=== What the task asks ===
Find the word "scene" in the listing; pull out each line holding it.

=== Data segment ===
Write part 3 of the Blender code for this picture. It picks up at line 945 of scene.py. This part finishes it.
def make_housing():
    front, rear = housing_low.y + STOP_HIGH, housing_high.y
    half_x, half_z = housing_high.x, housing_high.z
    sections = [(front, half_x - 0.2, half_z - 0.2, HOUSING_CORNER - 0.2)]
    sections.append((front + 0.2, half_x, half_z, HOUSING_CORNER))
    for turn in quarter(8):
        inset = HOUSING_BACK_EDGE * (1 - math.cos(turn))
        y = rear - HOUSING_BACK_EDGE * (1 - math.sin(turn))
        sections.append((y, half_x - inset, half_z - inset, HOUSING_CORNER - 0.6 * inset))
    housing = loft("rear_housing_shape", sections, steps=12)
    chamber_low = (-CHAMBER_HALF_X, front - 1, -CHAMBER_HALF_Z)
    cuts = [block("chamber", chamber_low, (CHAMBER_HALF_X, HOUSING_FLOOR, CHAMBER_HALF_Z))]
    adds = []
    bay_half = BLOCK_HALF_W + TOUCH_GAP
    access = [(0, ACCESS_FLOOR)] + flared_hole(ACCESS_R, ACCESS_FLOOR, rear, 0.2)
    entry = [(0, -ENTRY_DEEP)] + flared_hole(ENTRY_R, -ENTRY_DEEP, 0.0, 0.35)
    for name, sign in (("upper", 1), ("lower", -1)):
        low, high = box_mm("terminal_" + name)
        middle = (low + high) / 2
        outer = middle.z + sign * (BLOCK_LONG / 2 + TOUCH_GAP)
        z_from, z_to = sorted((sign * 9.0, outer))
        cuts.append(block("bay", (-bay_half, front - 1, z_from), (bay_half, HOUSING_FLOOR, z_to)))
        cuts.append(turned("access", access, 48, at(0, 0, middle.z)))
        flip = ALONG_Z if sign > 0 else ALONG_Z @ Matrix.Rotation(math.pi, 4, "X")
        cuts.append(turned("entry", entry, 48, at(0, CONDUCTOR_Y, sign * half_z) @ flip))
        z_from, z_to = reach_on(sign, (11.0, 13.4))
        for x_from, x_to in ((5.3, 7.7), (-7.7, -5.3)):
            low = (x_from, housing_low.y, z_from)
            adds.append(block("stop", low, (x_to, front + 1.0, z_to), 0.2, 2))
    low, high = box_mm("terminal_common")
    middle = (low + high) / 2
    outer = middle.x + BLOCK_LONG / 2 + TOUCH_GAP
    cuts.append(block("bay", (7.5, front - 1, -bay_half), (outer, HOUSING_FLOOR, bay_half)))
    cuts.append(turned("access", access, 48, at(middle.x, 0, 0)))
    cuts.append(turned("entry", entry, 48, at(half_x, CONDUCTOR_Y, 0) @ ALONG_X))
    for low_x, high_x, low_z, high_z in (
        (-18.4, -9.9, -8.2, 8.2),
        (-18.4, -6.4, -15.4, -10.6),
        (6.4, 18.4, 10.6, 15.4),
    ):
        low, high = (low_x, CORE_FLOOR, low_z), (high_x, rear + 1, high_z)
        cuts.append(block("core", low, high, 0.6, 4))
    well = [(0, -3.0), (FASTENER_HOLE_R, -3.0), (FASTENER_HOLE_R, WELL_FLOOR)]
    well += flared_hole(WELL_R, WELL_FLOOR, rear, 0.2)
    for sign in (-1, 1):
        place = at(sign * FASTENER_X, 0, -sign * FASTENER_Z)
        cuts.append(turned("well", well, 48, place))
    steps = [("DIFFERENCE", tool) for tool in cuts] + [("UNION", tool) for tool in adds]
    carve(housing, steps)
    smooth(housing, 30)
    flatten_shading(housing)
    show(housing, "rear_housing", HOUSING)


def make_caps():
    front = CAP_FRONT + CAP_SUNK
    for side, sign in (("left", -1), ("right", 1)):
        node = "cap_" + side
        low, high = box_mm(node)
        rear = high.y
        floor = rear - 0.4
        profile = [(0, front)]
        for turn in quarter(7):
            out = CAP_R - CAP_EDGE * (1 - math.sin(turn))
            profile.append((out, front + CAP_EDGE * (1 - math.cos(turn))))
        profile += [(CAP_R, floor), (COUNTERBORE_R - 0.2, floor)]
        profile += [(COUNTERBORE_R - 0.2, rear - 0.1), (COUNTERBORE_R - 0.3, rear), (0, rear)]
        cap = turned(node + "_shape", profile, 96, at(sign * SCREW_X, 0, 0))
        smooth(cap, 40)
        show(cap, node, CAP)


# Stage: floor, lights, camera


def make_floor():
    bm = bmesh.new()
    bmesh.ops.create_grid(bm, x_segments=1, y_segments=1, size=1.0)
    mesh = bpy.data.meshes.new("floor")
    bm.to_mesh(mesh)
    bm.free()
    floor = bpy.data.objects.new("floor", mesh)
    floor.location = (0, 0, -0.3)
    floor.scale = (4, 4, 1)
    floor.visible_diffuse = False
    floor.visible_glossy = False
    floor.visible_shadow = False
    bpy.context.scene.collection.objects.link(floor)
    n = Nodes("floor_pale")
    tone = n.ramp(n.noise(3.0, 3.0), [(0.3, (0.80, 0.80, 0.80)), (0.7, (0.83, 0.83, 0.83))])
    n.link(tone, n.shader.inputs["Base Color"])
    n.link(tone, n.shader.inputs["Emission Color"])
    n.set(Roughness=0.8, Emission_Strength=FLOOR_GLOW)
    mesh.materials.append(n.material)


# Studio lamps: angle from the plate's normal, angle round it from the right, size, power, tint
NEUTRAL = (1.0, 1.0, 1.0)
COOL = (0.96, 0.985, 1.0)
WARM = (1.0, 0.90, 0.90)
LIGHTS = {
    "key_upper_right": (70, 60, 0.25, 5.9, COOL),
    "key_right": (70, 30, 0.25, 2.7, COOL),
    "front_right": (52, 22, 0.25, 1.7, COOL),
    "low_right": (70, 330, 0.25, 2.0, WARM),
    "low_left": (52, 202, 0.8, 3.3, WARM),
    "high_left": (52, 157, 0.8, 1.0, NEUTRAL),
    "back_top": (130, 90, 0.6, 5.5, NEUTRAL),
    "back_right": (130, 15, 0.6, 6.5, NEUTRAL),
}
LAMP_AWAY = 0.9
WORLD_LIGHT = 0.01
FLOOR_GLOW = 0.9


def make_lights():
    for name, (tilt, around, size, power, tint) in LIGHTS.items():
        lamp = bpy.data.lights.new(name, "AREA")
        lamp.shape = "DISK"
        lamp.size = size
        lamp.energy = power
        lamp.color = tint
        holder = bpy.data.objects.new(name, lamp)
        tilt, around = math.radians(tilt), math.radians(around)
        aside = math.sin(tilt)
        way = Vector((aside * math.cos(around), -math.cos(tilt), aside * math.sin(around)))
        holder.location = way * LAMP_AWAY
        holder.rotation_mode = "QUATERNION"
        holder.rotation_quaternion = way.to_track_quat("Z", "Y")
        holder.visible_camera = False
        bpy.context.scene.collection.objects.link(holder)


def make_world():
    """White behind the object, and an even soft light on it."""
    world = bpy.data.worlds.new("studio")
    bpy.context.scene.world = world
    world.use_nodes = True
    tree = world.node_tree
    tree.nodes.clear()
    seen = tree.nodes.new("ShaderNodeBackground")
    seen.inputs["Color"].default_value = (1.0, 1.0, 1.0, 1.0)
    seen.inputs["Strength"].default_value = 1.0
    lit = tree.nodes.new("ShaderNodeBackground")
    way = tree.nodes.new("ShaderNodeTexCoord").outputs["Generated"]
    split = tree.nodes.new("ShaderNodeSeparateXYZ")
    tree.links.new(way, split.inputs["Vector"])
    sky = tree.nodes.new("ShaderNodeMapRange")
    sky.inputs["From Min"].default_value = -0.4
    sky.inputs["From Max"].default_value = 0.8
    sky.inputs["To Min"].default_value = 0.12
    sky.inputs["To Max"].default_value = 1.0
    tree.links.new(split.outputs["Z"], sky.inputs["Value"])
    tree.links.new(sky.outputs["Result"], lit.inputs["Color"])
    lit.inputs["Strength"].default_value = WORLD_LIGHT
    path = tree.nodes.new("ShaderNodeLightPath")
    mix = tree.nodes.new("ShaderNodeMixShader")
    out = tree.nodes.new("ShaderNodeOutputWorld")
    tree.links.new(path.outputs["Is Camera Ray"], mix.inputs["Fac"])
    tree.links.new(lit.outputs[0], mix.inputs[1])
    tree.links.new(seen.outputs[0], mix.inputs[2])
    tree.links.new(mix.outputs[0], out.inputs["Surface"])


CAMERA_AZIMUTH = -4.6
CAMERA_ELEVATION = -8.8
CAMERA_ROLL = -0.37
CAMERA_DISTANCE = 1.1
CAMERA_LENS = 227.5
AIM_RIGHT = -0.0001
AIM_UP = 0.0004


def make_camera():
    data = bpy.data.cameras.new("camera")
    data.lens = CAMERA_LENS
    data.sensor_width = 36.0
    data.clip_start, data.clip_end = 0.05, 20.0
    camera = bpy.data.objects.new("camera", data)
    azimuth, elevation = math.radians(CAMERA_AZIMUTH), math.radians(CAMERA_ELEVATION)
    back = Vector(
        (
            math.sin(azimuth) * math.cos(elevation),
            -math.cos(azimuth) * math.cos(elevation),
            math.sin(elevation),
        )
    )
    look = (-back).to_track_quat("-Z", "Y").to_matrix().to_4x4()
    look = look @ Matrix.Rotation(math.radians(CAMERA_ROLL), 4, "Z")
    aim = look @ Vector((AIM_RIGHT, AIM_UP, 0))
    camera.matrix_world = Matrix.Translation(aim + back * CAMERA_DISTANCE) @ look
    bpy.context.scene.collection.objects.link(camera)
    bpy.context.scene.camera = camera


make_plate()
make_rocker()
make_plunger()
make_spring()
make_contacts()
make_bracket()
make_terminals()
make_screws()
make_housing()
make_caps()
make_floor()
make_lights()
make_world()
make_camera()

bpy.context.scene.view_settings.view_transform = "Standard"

=== Answer to this task ===
Write part 3 of the Blender code for this picture. It picks up at line 945 of scene.py. This part finishes it.
    bpy.context.scene.collection.objects.link(floor)
        bpy.context.scene.collection.objects.link(holder)
    bpy.context.scene.world = world
    bpy.context.scene.collection.objects.link(camera)
    bpy.context.scene.camera = camera
bpy.context.scene.view_settings.view_transform = "Standard"